Physical characteristics
- • location: Paddaburn Moor
- • location: confluence with River Eden

= River Irthing =

River in Cumbria, England

The River Irthing is a river in Cumbria, England and a major tributary of the River Eden. The name is recorded as Ard or Arden in early references. For the first 15 miles of its course it defines the border between Northumberland and Cumbria.

== Etymology ==
The name Irthing may be of Brittonic origin, though its precise etymology is uncertain. The last part of the name is from –ïnn, an adjectival and, in place-names, toponymic suffix, added to nouns or adjectives. The first part may be arth, meaning "a bear" (cf. Welsh arth). Or else, the first part of the name could either one of two elements suffixed with -ed, an early Celtic nominal suffix meaning "having the quality of..". The first of these is, *ar, an ancient river-naming element implying either horizontal motion, "flowing", or else "rising" or "springing up" (compare Irt). The second possibility is *īr, meaning "fresh, clean, pure".

== Geography ==
It is thought that before the last glacial maximum the Irthing flowed into the South Tyne valley through the watershed near Greenhead, now known as the Tyne Gap. This section of the valley is now blocked by a filling of glacial till, diverting the river south west, but the old course has been detected by drilling and echo-sounding. The rapidly eroding cliffs threatening the southern edge of Birdoswald Roman Fort and the fact that the Roman bridge abutment at Willowford is now 44 m (144.4 ft) from the river testify to the instability of the local landscape as it continues to recover from glacial alteration.

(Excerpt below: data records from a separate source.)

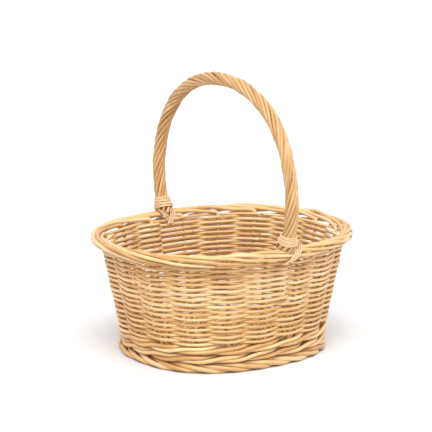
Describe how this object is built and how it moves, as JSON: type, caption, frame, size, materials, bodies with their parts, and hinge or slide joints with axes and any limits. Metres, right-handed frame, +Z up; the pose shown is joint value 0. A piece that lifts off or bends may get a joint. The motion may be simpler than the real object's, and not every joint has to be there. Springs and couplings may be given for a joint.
{
  "type": "egg collection basket",
  "caption": "Oval woven willow basket with a flared wall, rolled border, thick foot and a fixed rope-twist hoop handle across the short axis.",
  "frame": {"origin": "centre of the footprint, on the surface that the basket stands on", "axes": "+Z up, +X along the long axis of the oval, +Y along the short axis, in the plane of the handle"},
  "size_m": [0.3732, 0.3395, 0.3927],
  "materials": {
    "stake_willow": "peeled willow, satin",
    "weaver_willow": "peeled willow, satin",
    "wale_willow": "peeled willow, satin",
    "border_willow": "peeled willow, satin",
    "base_willow": "peeled willow, satin",
    "bow_willow": "peeled willow, satin",
    "strand_willow": "peeled willow, satin",
    "skein_willow": "peeled willow, satin",
    "nail_steel": "dull steel wire nail"
  },
  "bodies": {
    "root": {"base_cross_sticks": "base_willow", "base_long_sticks": "base_willow", "base_weave": "base_willow", "binding_back": "skein_willow", "binding_front": "skein_willow", "foot_border": "border_willow", "handle_bow": "bow_willow", "handle_nails": "nail_steel", "handle_strands": "strand_willow", "lacing_back": "skein_willow", "lacing_front": "skein_willow", "rim_weavers_1": "weaver_willow", "rim_weavers_2": "weaver_willow", "stake_01": "stake_willow", "stake_02": "stake_willow", "stake_03": "stake_willow", "stake_04": "stake_willow", "stake_05": "stake_willow", "stake_06": "stake_willow", "stake_07": "stake_willow", "stake_08": "stake_willow", "stake_09": "stake_willow", "stake_10": "stake_willow", "stake_11": "stake_willow", "stake_12": "stake_willow", "stake_13": "stake_willow", "stake_14": "stake_willow", "stake_15": "stake_willow", "stake_16": "stake_willow", "stake_17": "stake_willow", "stake_18": "stake_willow", "upsett_wale_1": "wale_willow", "upsett_wale_2": "wale_willow", "weaver_01": "weaver_willow", "weaver_02": "weaver_willow", "weaver_03": "weaver_willow", "weaver_04": "weaver_willow", "weaver_05": "weaver_willow", "weaver_06": "weaver_willow", "weaver_07": "weaver_willow", "weaver_08": "weaver_willow", "weaver_09": "weaver_willow", "weaver_10": "weaver_willow", "weaver_11": "weaver_willow", "weaver_12": "weaver_willow", "weaver_13": "weaver_willow", "weaver_14": "weaver_willow", "weaver_15": "weaver_willow", "weaver_16": "weaver_willow", "weaver_17": "weaver_willow", "weaver_18": "weaver_willow", "weaver_19": "weaver_willow", "weaver_20": "weaver_willow", "weaver_21": "weaver_willow", "weaver_22": "weaver_willow", "weaver_23": "weaver_willow", "weaver_24": "weaver_willow", "weaver_25": "weaver_willow", "weaver_26": "weaver_willow"}
  },
  "joints": []
}
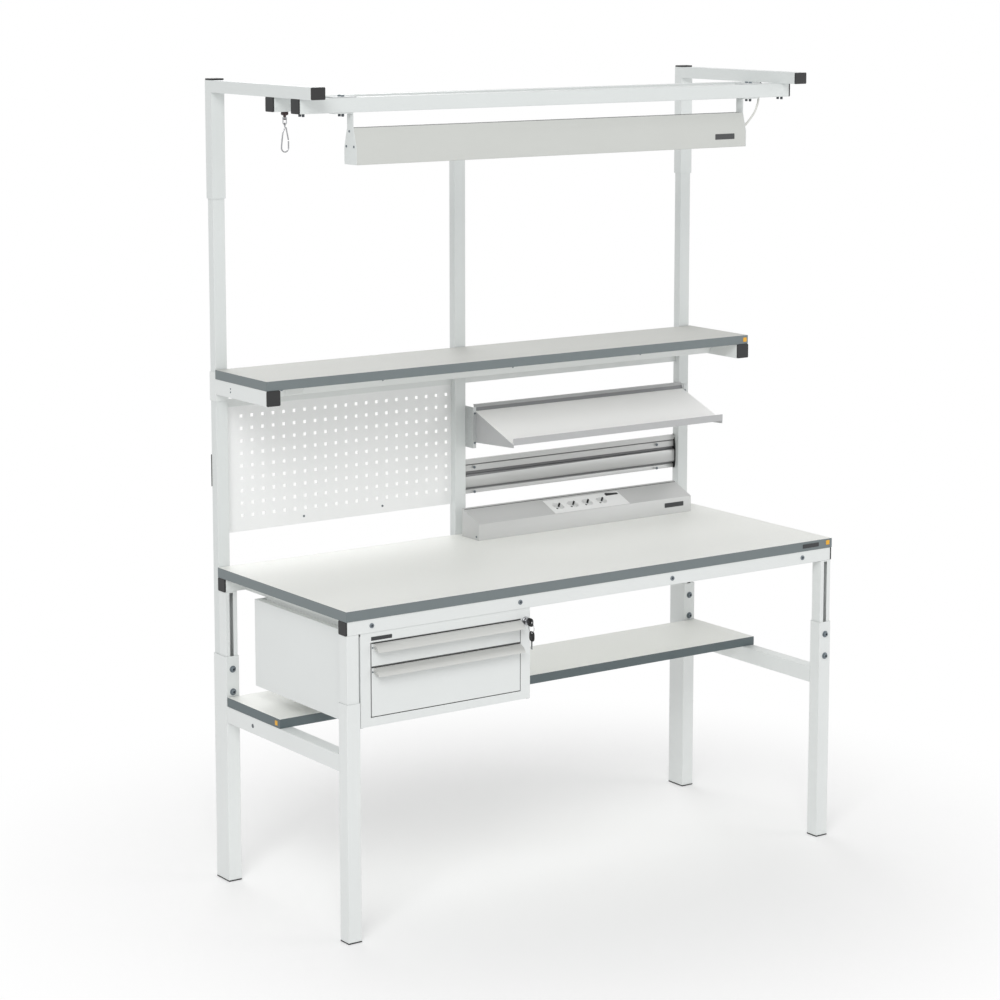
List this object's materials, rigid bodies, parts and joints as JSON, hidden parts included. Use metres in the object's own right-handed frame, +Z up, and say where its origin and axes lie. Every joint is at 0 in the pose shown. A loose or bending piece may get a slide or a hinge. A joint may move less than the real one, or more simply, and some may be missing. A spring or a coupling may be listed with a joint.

The river rises on Paddaburn Moor in Kielder Forest and skirts the eastern edge of Butterburn Flow raised bog. Remains of numerous mediaeval shielings have been found along the banks of these upper reaches, some of which have been given ancient monument status.

For two miles above the village of Gilsland the river flows through the Irthing Gorge, flanked by mainly sandstone crags. Within the upper section of this gorge lies the spectacular 7.6 metre (25 feet) Crammel Linn waterfall. Peregrine falcons and ravens nest near the waterfall and derelict military structures, probably pump-houses supplying water for the Blue Streak rocket site at RAF Spadeadam, can be seen just upstream. Further downstream, in the grounds of Gilsland Spa hotel, the crags develop into high cliffs. The cliff face below the hotel gives rise to the famous sulphurous spring after which the hotel is named and also a chalybeate spring and a petrifying seep.

Hadrian's Wall crossed the river on a bridge at Willowford, 0.75 kilometres (0.5 miles) east of Birdoswald Roman Fort. From that point the course of the river as it turns west is lined with other Roman sites associated with the Roman Stanegate road and Hadrian's Wall. A 914-metre (2,998.7 feet) stretch of Wall, including two turrets and the impressive bridge remains, runs alongside the River Irthing at Willowford, linked by a new footbridge to Birdoswald Roman Fort. This crossing of the River Irthing marked a significant transition in the construction of Hadrian's Wall, emphasising the greater availability of building stone to the east.

Passing Brampton the Irthing merges with the River Gelt, and soon after meets the River Eden near Warwick Bridge, just north of Wetheral.